In her stunning feature filmmaking debut, French-Senegalese director Mati Diop explores a feminist take on the African immigrant narrative. Told through the eyes of a young woman named Ada (Mama Sané) living on the coast of Dakar, “Atlantics” explores the plight of the women and girls left behind by the men who risk their lives in search of work overseas. Much to her parents’ delight, Ada is engaged to a rich man, though she is in love with a boy named Souleiman (Ibrahima Traoré). But when he disappears via boat to Spain with a group of boys from the town, Ada is left wondering if she will ever see him again. When a fire conspicuously erupts on the night of her wedding, a friend swears she sees Souleiman lurking in the shadows.
“Atlantics” takes a supernatural turn in its second act, thrillingly upending the grounded character study Diop so carefully builds in the film’s absorbing opening. As her girlfriends become afflicted with a mysterious fever, it becomes increasingly clear that the spirits of the lost boys are inhabiting the girls’ bodies. Diop depicts the possessed girls with white eyes, slow and deliberate gaits, and adopting a relaxed, semi-masculine physicality.
In interviews, Diop has said she was inspired by the djinns of Islamic culture, supernatural spirits that can possess human forms. An early scene in the film introduces the concept. A subset of djinns specific to Senegal are “faru rab,” or lover spirits, which are spirits of men who take possession of women’s bodies at night. They also are believed to sometimes communicate with loved ones, and punish those who wronged them. In the film, they represent the young men who left and died at sea.
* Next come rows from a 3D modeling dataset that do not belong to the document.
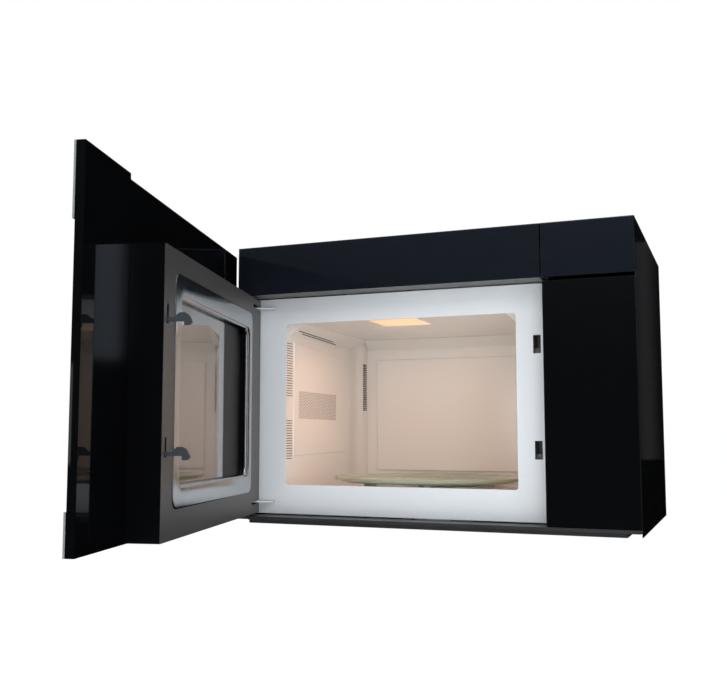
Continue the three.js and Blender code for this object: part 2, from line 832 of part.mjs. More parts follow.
// Bulb with its screw cap, hanging from the housing's roof.
function ovenBulb() {
  const roof = lampHousingLow + lampHousingHeight - sheet - gap;
  const cap = 7;
  const at = { x: (lampPort.x0 + lampPort.x1) / 2, y: (lampPort.y0 + lampPort.y1) / 2, z: 0 };
  const capLow = roof - 9;
  const centre = capLow - bulbRadius + 1;
  const profile = [];
  const steps = 6;
  for (let i = 0; i <= steps; i += 1) {
    const angle = -Math.PI / 2 + (i / steps) * (Math.PI * 0.8);
    profile.push([bulbRadius * Math.cos(angle), centre + bulbRadius * Math.sin(angle)]);
  }
  profile[0][0] = 0;
  return turned([...profile, [cap, capLow], [cap, roof], [0, roof]], 'z', at, 20);
}

function waveguide() {
  const x0 = ovenRight + sheet + gap;
  const x1 = x0 + waveguideDepth;
  const y = (wavePort.y0 + wavePort.y1) / 2;
  const z = (wavePort.z0 + wavePort.z1) / 2;
  const [y0, y1] = [y - waveguideLength / 2, y + waveguideLength / 2];
  const [z0, z1] = [z - waveguideHeight / 2, z + waveguideHeight / 2];
  const antennaHole = rod('x', { x: 0, y, z }, antennaRadius + 1, x1 - sheet - 1, x1 + 1);
  return shell(
    [x0, x1, y0, y1, z0, z1],
    [x0 - 1, x1 - sheet, y0 + sheet, y1 - sheet, z0 + sheet, z1 - sheet],
    antennaHole,
  );
}

function waveguideCover() {
  const lap = 8;
  const x1 = ovenRight - gap;
  return prismX(
    roundedRect(wavePort.y0 - lap, wavePort.y1 + lap, wavePort.z0 - lap, wavePort.z1 + lap, lap),
    x1 - screenThickness, x1,
  );
}

// ---------------------------------------------------------------- turntable

const rollerAxis = ovenFloor + gap + rollerRadius;
const trayUnder = rollerAxis + rollerRadius + gap;

function glassTray() {
  const flat = trayRadius - trayRimWidth;
  const rim = trayUnder + trayRimHeight;
  const lip = 3;
  return turned([
    [0, trayUnder], [flat, trayUnder], [trayRadius - 2, rim - trayThickness], [trayRadius, rim - 1],
    [trayRadius - 1, rim], [trayRadius - lip - 1, rim - 1], [flat, trayUnder + trayThickness - 1],
    [0, trayUnder + trayThickness - 1],
  ], 'z', { ...trayCentre, z: 0 }, 64);
}

// Three-lobed driver under the tray; its stem goes through the oven floor into the motor.
function trayCoupler() {
  const at = { ...trayCentre, z: 0 };
  const low = ovenFloor + 1;
  const high = trayUnder - gap;
  const lobes = [0, 1, 2].map(i => {
    const angle = radians(90 + i * 120);
    const x = trayCentre.x + couplerRadius * Math.cos(angle);
    const y = trayCentre.y + couplerRadius * Math.sin(angle);
    return rod('z', { x, y, z: 0 }, couplerLobe, low, high, 16);
  });
  const stem = rod('z', at, stemRadius, ovenFloor - sheet - turntableMotorHeight / 2, low + 1);
  return join(rod('z', at, couplerRadius, low, high), ...lobes, stem);
}

function turntableMotor() {
  const high = ovenFloor - sheet - gap;
  const low = high - turntableMotorHeight;
  const bore = boreFor(stemRadius, 24);
  const floor = ovenFloor - sheet - turntableMotorHeight / 2 - gap;
  return turned([
    [0, low], [turntableMotorRadius, low], [turntableMotorRadius, high],
    [bore, high], [bore, floor], [0, floor],
  ], 'z', { ...trayCentre, z: 0 }, 24);
}

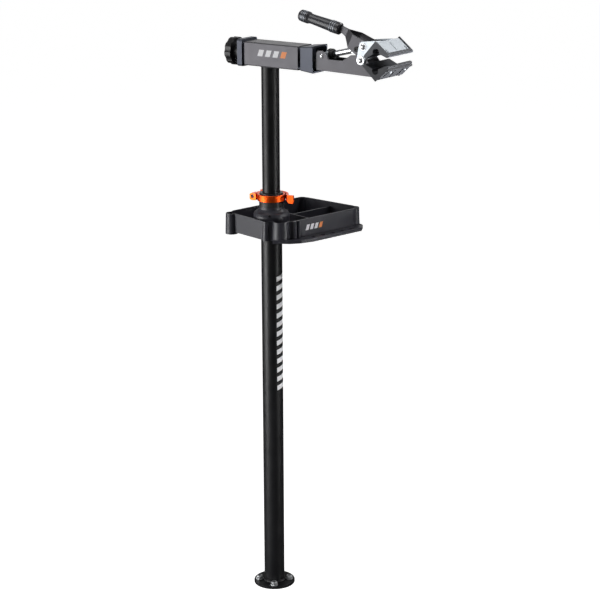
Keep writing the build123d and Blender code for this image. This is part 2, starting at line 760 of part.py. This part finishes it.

As the majority of the population in Senegal are Muslim, this was undoubtedly Diop’s way of incorporating local cultural folklore into the film. But the concept is fascinating on many levels. The idea of men possessing women’s bodies, and the very direct way Diop dramatizes and visualizes it, is a literal representation of the way men control and police women’s bodies. Diop saturates her film in symbols of the life options, or lack thereof, for a working class woman in Senegal: Ada’s arranged marriage, the way her friends fawn over the freedom she will enjoy as a rich man’s wife, and a harrowing trip to the doctor to check that her hymen is still intact — all paint the picture quite vividly.
But the subversive gender dynamics at play also provide a fascinating backdrop. By using traditional folklore as a major plot point in her film, Diop both honors Senegalese culture and gently exposes its queer implications. In other parlances, the idea of a man’s spirit in a woman’s body has often been used to describe the way a transgender person might feel. This is certainly not the original intention of the “faru rab,” which is more often used as a way to dissuade women from dressing provocatively for fear that they will become possessed.
In Diop’s imagining, however, Souleiman is a benevolent possessive spirit. His actions may be motivated by jealousy, like setting the fire on her wedding night, but he seems to be acting solely for Ada’s benefit, as he knows she does not wish to marry. Their final love scene, passed through another body, is tender and sumptuous. He merely returned to consummate their love, something she wanted as well.
The possession myth also situates “Atlantics” in the contemporary genre canon, and all that it has grown to encompass in recent years. While the film is a far cry from “The Exorcist,” “Paranormal Activity,” or other classics of the demonic possession horror, it rides the line of the genre just enough to be considered a cousin — if a distant one. While possession films usually end with the possessed person going mad and terrorizing their loved ones, Diop is gentle with her characters. In her final sex scene with Souleiman’s spirit, Ada leaves with a sense of peace and resolution. Souleiman, and his chosen human body, is gone in the morning, suggesting his spirit is also at rest.
Diop’s handling of the migration narrative from a feminist perspective, all within the gorgeous package of a haunting mood piece and stunning feature debut, deserves all the praise it has garnered. The film won the Grand Prix at Cannes, was bought up quickly by Netflix, and has been chosen as Senegal’s official submission for the Best International Feature Academy Award. In its poeticism and spiritual roots, the film also plumbs the depths of its source myths to unearth a dazzling patchwork of ideas about gender, sexuality, and cultural mores.